A child's love which is mature may involve taking up tasks to fulfill their parent's unrealized dreams.

Sculptor Korczak Ziolkowsky, who created the portraits on Mt. Rushmore, accepted a commission in 1947 offered by Lakota chief Standing Bear to carve a massive tribute to the great Native American chief Crazy Horse out of a mountain in South Dakota.

Knowing how much the project meant to the Native Americans who had had their sacred Black Hills violated by the Mt. Rushmore project, he determined not only to do a bust, but to do a full figure of a man on horseback.

This bust was going to be ten times larger than his Mt. Rushmore project.
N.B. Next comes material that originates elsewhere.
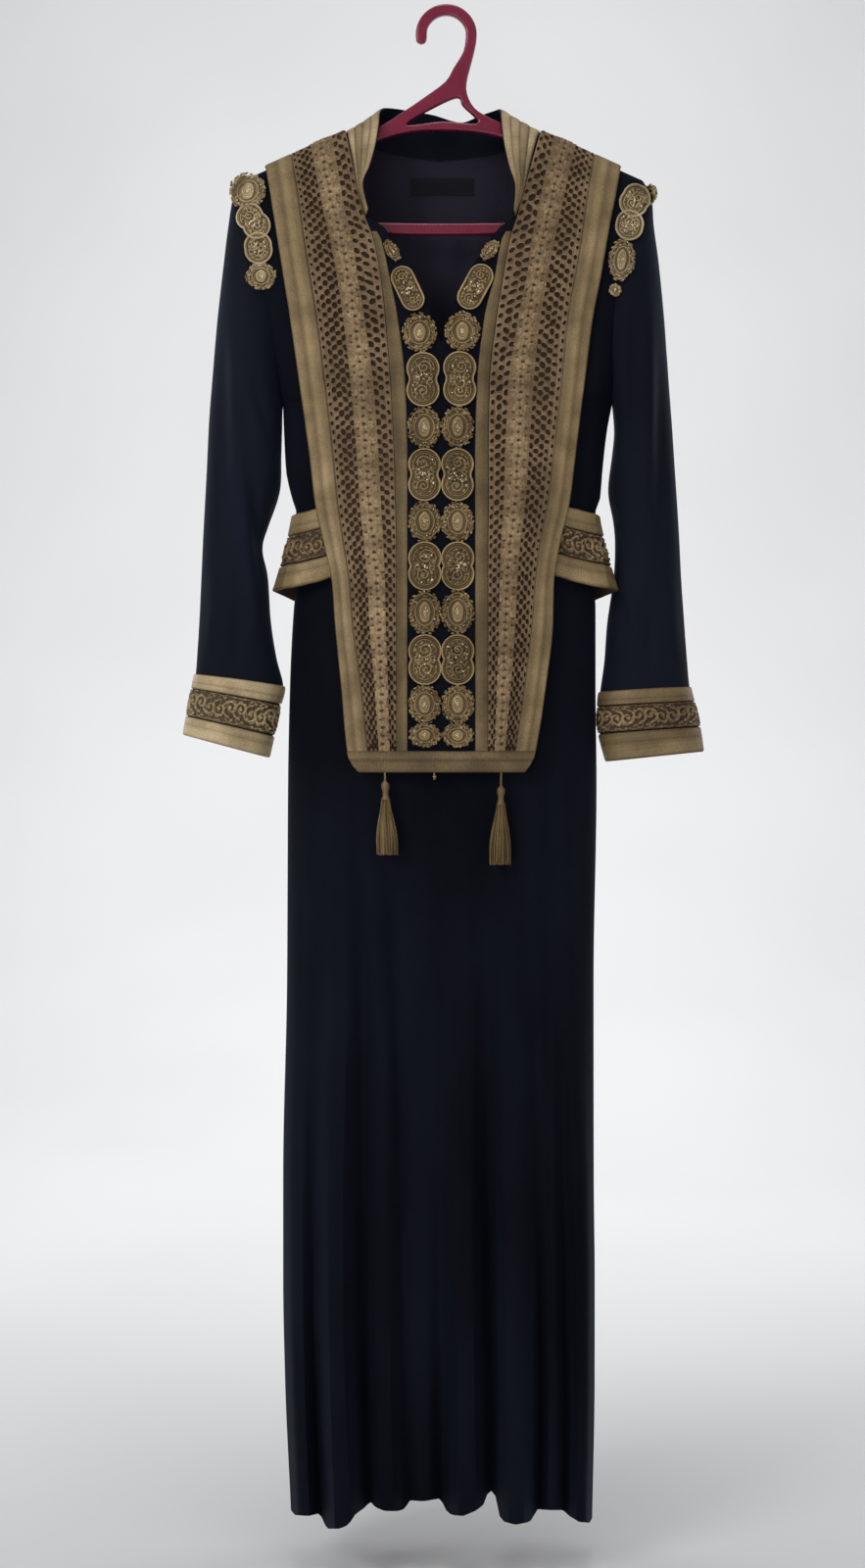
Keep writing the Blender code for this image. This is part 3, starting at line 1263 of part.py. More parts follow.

He dedicated decades to the project, but left it unfinished after he died in 1982.

His children comforted him before his death and committed to bring his dream project to completion.

This is an example of children's love by becoming a person who makes his or her parents proud.

Confucius said, “True filial piety consists in successfully carrying out the unfinished work of our forefathers and transmitting their achievements to posterity.”

This was echoed by Thomas Macaulay, Western poet, when he wrote:


And how can man die better than facing fearful odds for the ashes of his fathers and the temples of his gods?”






The person the child becomes as an adult is a gift laid at the altar of his or her parents’ love.







A child's mature heart is reflected in his or her relationship with God.


There is a common saying, 'What you are is a gift from God. What you become is your gift to Him.”


When we return appreciation and devotion to God for all He has done for us throughout our life and history this reflects His nature. 

 It also makes His dreams, concerns and tasks our own which are hallmarks of filial piety and a true child's heart toward our ultimate Parent.